You may also optionally use --testnet or --chain=testnet to enable this configuration.

Note: Although there are some internal protective measures to prevent transactions from crossing over between the main network and test network (different starting nonces), you should make sure to always use separate accounts for play-money and real-money. Unless you manually move accounts, webchaind will by default correctly separate the two networks and will not make any accounts available between them.

Programatically interfacing webchaind nodes

As a developer, sooner rather than later you'll want to start interacting with webchaind and the Webchain network via your own programs and not manually through the console. To aid this, webchaind has built in support for a JSON-RPC based APIs (standard APIs and Webchaind specific APIs). These can be exposed via HTTP, WebSockets and IPC (unix sockets on unix based platroms, and named pipes on Windows).

The IPC interface is enabled by default and exposes all the APIs supported by webchaind, whereas the HTTP and WS interfaces need to manually be enabled and only expose a subset of APIs due to security reasons. These can be turned on/off and configured as you'd expect.

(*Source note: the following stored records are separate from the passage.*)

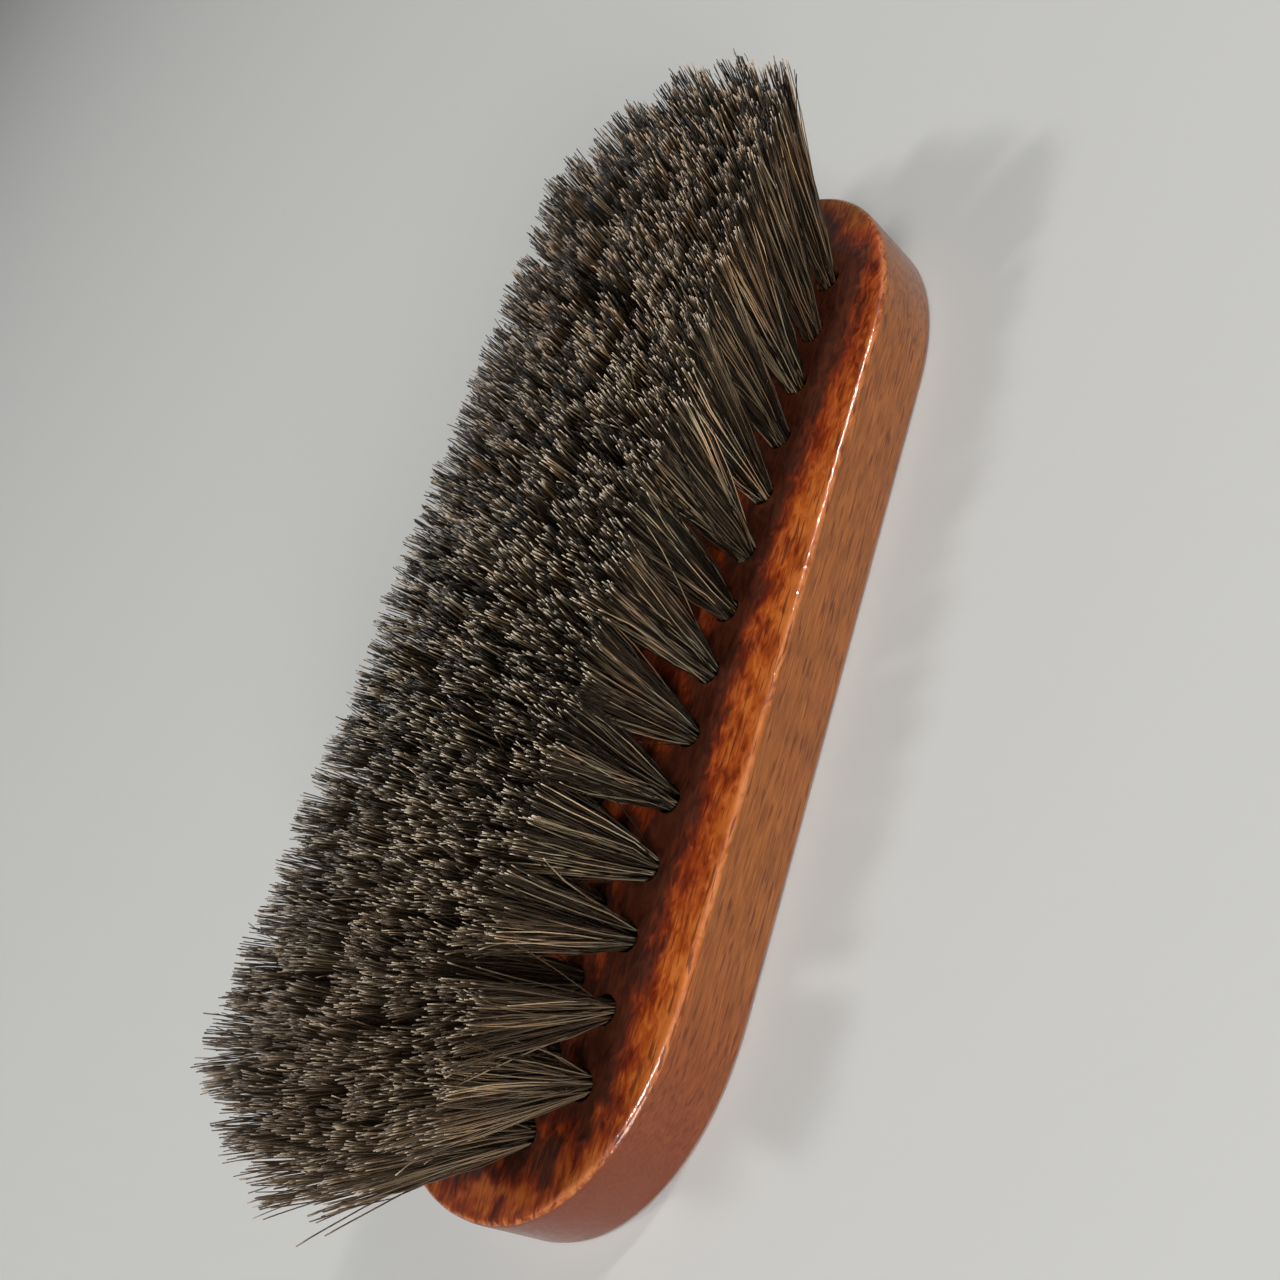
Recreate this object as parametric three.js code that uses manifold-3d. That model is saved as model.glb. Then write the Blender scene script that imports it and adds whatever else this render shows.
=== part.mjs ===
// An oblong horsehair palm brush: a stained beech block with blind, outward-leaning tuft
// holes, and a trimmed tuft of horsehair standing in each hole.
//
// Millimetres. The origin is the centre of the block's flat back, +X runs along the block,
// +Y across it, and +Z points the way that the bristles point.

import * as THREE from "three";
import { mergeVertices } from "three/addons/utils/BufferGeometryUtils.js";
import Module from "manifold-3d";

const wasm = await Module();
wasm.setup();

// Block
const BLOCK_LENGTH = 170;
const BLOCK_WIDTH = 57;
const BLOCK_THICKNESS = 13.2;
const END_LENGTH = 35; // the curved stretch at each end, beyond the straight sides
const END_EXPONENT = 2.15; // 2 would be an ellipse, more is squarer
const END_SEGMENTS = 28;
const FACE_EDGE_RADIUS = 1.1; // round the bristle face
const BACK_EDGE_RADIUS = 0.8; // round the back, which the palm holds
const EDGE_SEGMENTS = 4;

// Tufts
const ROOT_RADIUS = 1.65; // where a tuft leaves the block
const TIP_RADIUS = 4.8; // where it is trimmed
const JOINED_TIP_RADIUS = 5.9; // wide enough to meet the next tuft in the joined row
const HAIR_LENGTH = 30; // from the block's face to the flat trim
const ROUND_SIDES = 12;

// Tuft holes
const HOLE_RADIUS = 2.05;
const HOLE_DEPTH = 9; // along the leaning hole
const SEAT_GAP = 0.3; // between the tuft and the hole's end

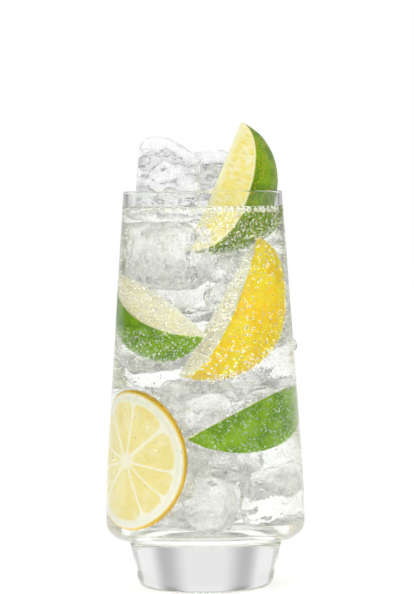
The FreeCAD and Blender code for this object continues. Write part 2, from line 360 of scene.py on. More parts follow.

HTTP based JSON-RPC API options:

  • --rpc Enable the HTTP-RPC server
  • --rpc-addr HTTP-RPC server listening interface (default: "localhost")
  • --rpc-port HTTP-RPC server listening port (default: 8545)
  • --rpc-api API's offered over the HTTP-RPC interface (default: "eth,net,web3")
  • --rpc-cors-domain Comma separated list of domains from which to accept cross origin requests (browser enforced)
  • --ws Enable the WS-RPC server
  • --ws-addr WS-RPC server listening interface (default: "localhost")
  • --ws-port WS-RPC server listening port (default: 8546)
  • --ws-api API's offered over the WS-RPC interface (default: "eth,net,web3")
  • --ws-origins Origins from which to accept websockets requests
  • --ipc-disable Disable the IPC-RPC server
  • --ipc-api API's offered over the IPC-RPC interface (default: "admin,debug,eth,miner,net,personal,shh,txpool,web3")
  • --ipc-path Filename for IPC socket/pipe within the datadir (explicit paths escape it)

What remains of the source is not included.